Oil Production


The rise of oil production (and oil consumption) has coincided with the industrial revolution. Some go as far as attributing our rapid growth in the last century to easily accessible and cheap oil. Historically, expensive oil has tended to cause or coincide with recessions, and cheap oil has coincided with growth and prosperity. Not quite what one would expect if the oil price were determined mainly by demand variations. No doubt, oil has been and still is very important to the global economy.

Up until the seventies, oil production and consumption tended to increase at a rapid pace. Then came oil sheiks, the oil crises and increasing oil prices. The immediate effect was economic and political turmoil. The longer term effect was increased exploration efforts and energy savings. The oil consumption has gone up somewhat since the seventies, but the peek of oil consumption per capita is far behind us.

One of the results of the oil crises was feeling that oil might run out. Known oil reserves would only last for a few decades into the future. But time passed by and oil did not run out. In fact remaining oil reserves seemed to increase each year rather than deplete. Today the general consensus is that oil will not run out, at least not in the foreseeable future. Anyone who thinks differently is a crackpot or a doomsayer. History has taught us that we will find as much new oil each year as we pump from the ground. Yet, this will not go on forever. Oil is a limited, non-renewable resource. Every time we burn a barrel, there is one less barrel left. Eventually oil will run out, or at least become scarce enough and costly enough so that we won’t burn it all. Before oil runs out, there will be a peek in production. We have not passed that peek yet, but growth in production tends to be slowing.

A lot of facts tell us that we will soon see the peak in oil production. We know a lot more about geology and the forming of oil now than we did in the seventies. The easily accessible potential oil fields have been explored, and the most likely places have been drilled. It is becoming increasingly harder to find new oil. There is also indications that remaining oil reserves are not as large as are officially stated. One reason for exaggerating reserves is the OPEC rule that oil quota are determined based on the size of reserves.

A likely outcome of a future reduction in oil supply would be a rising price to the point where it would not be economical to use oil as energy anymore. Other outcomes are possible as well. One might think that it would be rational for the oil producing countries to restrict production in anticipation of a significantly higher oil price. There are, however, a number of reasons why they don’t.

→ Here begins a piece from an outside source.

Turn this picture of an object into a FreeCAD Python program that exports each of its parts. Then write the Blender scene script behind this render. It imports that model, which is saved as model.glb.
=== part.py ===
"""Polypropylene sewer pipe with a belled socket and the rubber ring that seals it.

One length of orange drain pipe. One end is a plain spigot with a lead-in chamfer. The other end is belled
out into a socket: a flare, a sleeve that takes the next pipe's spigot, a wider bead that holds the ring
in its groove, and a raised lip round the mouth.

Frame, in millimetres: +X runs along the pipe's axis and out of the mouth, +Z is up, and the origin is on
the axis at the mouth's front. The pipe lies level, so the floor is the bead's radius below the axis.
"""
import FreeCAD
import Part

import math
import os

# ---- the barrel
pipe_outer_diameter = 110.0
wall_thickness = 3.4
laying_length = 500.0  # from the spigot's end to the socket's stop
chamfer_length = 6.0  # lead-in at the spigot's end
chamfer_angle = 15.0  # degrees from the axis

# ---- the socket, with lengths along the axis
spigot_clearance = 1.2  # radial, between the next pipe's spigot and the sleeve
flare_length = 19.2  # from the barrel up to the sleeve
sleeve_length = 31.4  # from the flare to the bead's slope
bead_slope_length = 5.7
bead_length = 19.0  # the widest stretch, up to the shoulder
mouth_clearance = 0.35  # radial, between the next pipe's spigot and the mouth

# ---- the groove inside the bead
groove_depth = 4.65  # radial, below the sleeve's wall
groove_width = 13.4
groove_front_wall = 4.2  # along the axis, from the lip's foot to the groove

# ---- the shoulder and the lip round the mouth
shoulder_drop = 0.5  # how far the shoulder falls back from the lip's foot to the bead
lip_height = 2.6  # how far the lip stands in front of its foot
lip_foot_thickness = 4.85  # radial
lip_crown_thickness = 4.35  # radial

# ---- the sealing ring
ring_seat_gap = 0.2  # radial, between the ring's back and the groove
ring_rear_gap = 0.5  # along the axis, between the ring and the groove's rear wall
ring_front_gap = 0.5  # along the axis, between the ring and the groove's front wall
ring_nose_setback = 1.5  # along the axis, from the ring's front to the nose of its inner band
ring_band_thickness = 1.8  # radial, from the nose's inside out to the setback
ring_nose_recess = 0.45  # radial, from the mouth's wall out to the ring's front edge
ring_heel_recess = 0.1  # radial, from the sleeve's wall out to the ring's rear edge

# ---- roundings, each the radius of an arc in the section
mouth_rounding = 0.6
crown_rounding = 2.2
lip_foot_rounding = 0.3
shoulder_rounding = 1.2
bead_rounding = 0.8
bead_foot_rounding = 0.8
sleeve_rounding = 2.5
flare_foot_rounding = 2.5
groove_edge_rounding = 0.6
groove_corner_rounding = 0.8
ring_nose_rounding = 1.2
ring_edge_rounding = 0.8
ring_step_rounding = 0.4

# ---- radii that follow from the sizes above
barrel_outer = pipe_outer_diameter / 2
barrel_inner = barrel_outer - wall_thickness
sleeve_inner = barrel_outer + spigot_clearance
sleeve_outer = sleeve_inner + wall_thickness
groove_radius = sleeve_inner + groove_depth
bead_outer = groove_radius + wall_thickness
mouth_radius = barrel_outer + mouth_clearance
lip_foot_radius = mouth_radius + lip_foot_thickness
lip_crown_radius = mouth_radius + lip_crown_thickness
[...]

As mentioned before, world oil consumption per capita has dropped from the peak value. This is mainly due to saving and alternative energy sources. In many countries there have been government efforts to reduce the dependency on oil. The high oil prices in the seventies acted as a catalyst to this process. Many OPEC countries, especially in the Middle East, with decades of oil production still in the ground are afraid that increasing oil prices will speed up this process. Also, a drastic rise in oil prices might throw the world into a recession, and many oil producers have major investments in the world stock markets. A more sinister explanation could also be contrived. Maybe the Middle Eastern oil producers anticipate a drop in world oil supply a few years from now. If oil is allowed to be cheap for a few more years, the rest of the world may not notice that oil supply is drying up. After several years, there would be no competition left, and the world would still be heavily dependent on oil.

There are other explanations as well. Many of the oil producing countries need money now. Either they are poor, in war or have gotten used to steady incomes from oil production. Especially for the democratic countries, there is usually no incentive for the politicians not to maximize oil incomes. These countries tend to call for higher prices and cuts in production and then produce as much oil as possible anyway.

Basically, the key to long term prediction of the oil market is to determine whether oil supply or oil demand will dry up first. A joker might be the environmental movement.